----- Input material -----

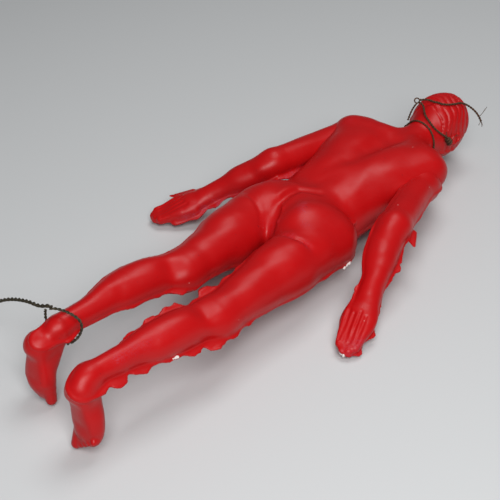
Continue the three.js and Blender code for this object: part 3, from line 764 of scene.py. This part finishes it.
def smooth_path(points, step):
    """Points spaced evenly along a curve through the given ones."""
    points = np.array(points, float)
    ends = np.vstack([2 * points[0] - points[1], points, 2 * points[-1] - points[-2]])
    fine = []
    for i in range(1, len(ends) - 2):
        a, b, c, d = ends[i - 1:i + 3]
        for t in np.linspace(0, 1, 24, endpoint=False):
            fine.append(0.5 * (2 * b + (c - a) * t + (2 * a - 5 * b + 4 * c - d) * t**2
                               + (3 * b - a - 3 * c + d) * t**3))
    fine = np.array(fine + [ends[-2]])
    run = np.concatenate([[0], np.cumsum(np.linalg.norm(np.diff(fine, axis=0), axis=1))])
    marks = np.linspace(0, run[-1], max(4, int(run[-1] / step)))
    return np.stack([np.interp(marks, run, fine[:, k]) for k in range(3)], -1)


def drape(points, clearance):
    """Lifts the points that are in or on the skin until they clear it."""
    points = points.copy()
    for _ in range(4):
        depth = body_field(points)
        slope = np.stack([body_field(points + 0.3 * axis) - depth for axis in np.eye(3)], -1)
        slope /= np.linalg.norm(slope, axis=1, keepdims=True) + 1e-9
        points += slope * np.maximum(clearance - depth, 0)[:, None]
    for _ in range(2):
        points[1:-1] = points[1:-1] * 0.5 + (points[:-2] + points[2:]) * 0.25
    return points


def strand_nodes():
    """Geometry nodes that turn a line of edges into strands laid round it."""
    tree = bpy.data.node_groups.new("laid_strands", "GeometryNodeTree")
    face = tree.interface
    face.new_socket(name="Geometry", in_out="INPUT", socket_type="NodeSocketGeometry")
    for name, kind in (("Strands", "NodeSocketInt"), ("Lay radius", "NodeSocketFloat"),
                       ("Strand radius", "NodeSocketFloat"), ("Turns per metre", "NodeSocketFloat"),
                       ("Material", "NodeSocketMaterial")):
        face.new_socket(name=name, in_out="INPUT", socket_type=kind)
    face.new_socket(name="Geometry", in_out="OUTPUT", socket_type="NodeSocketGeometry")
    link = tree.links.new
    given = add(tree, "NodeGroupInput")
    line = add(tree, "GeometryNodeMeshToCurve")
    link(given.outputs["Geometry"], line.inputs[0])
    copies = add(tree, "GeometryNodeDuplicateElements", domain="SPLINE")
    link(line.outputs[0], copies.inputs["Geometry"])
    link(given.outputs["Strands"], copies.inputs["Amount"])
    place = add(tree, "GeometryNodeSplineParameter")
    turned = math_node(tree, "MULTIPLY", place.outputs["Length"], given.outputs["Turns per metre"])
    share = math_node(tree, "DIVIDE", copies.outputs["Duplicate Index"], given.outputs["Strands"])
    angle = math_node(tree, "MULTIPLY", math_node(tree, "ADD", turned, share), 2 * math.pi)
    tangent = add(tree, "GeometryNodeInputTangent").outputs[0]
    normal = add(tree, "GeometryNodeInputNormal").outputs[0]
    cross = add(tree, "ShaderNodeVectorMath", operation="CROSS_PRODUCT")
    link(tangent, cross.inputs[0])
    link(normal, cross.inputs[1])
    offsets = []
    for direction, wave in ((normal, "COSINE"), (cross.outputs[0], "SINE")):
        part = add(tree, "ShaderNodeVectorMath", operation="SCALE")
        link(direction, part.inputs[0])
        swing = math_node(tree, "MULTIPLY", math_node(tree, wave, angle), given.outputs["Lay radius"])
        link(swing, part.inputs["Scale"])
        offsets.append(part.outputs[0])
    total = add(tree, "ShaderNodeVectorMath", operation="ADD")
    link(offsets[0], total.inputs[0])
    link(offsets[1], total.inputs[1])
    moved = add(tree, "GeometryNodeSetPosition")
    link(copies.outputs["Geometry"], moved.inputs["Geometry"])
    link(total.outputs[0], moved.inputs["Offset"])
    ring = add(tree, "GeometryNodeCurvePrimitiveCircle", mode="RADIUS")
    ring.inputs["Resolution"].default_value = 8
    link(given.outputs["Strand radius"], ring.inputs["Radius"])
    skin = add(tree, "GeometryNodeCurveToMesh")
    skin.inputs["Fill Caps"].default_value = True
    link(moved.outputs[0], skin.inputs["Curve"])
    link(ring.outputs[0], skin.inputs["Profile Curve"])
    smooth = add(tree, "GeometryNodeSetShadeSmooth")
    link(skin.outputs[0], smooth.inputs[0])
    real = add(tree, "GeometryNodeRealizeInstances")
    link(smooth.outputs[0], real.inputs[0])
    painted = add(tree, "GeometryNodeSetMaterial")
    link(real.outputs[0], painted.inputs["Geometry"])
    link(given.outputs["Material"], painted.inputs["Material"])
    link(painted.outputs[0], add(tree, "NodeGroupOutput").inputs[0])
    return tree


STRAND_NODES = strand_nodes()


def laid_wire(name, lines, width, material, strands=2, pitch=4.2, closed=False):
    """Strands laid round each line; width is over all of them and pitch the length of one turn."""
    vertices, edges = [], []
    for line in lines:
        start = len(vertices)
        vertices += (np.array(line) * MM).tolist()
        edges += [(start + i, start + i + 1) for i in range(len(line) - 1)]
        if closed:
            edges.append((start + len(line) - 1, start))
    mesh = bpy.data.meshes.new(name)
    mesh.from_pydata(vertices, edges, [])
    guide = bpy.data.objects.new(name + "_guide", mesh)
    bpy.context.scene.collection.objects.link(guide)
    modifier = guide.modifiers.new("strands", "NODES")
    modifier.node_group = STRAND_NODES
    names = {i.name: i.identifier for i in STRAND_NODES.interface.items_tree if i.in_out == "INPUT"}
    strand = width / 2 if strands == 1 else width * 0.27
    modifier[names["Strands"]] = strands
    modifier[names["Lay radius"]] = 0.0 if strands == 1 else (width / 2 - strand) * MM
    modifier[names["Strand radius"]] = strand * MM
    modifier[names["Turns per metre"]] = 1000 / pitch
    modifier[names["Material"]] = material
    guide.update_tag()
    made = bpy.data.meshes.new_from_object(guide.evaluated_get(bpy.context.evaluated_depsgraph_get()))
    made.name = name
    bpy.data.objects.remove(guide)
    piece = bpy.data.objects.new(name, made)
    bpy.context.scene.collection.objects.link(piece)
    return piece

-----
----- Input material -----

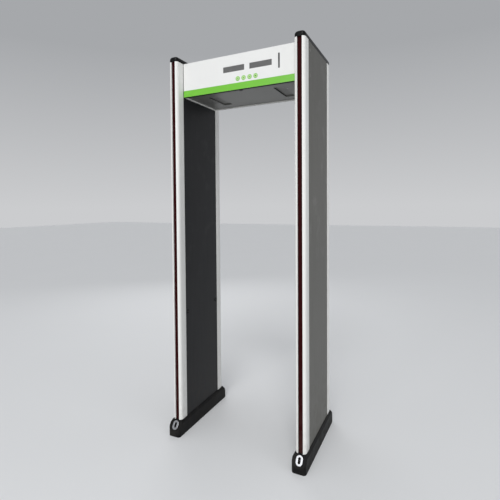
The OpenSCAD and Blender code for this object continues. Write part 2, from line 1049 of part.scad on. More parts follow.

-----
----- Input material -----

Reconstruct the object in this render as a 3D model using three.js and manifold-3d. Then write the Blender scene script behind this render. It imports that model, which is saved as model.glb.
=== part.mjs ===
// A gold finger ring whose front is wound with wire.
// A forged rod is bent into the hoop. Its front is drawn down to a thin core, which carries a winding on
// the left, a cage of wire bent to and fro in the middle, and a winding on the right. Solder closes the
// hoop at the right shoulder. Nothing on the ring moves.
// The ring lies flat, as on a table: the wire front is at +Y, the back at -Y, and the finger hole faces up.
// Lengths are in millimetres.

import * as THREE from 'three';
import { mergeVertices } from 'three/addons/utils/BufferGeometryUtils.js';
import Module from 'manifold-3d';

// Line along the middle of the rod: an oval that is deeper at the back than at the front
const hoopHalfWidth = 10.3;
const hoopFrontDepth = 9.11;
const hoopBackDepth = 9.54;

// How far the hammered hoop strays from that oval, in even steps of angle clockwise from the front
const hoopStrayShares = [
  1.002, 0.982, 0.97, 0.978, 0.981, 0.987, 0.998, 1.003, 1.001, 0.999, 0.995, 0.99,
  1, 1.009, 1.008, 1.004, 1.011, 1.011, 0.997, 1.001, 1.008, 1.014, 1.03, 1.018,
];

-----

> **Job**: Only the lines from the one with "Reconstruct the object" up to the one with "are in millimetres." should be repeated, both included, exactly as they appear.

> **Output for this task**:
Reconstruct the object in this render as a 3D model using three.js and manifold-3d. Then write the Blender scene script behind this render. It imports that model, which is saved as model.glb.
=== part.mjs ===
// A gold finger ring whose front is wound with wire.
// A forged rod is bent into the hoop. Its front is drawn down to a thin core, which carries a winding on
// the left, a cage of wire bent to and fro in the middle, and a winding on the right. Solder closes the
// hoop at the right shoulder. Nothing on the ring moves.
// The ring lies flat, as on a table: the wire front is at +Y, the back at -Y, and the finger hole faces up.
// Lengths are in millimetres.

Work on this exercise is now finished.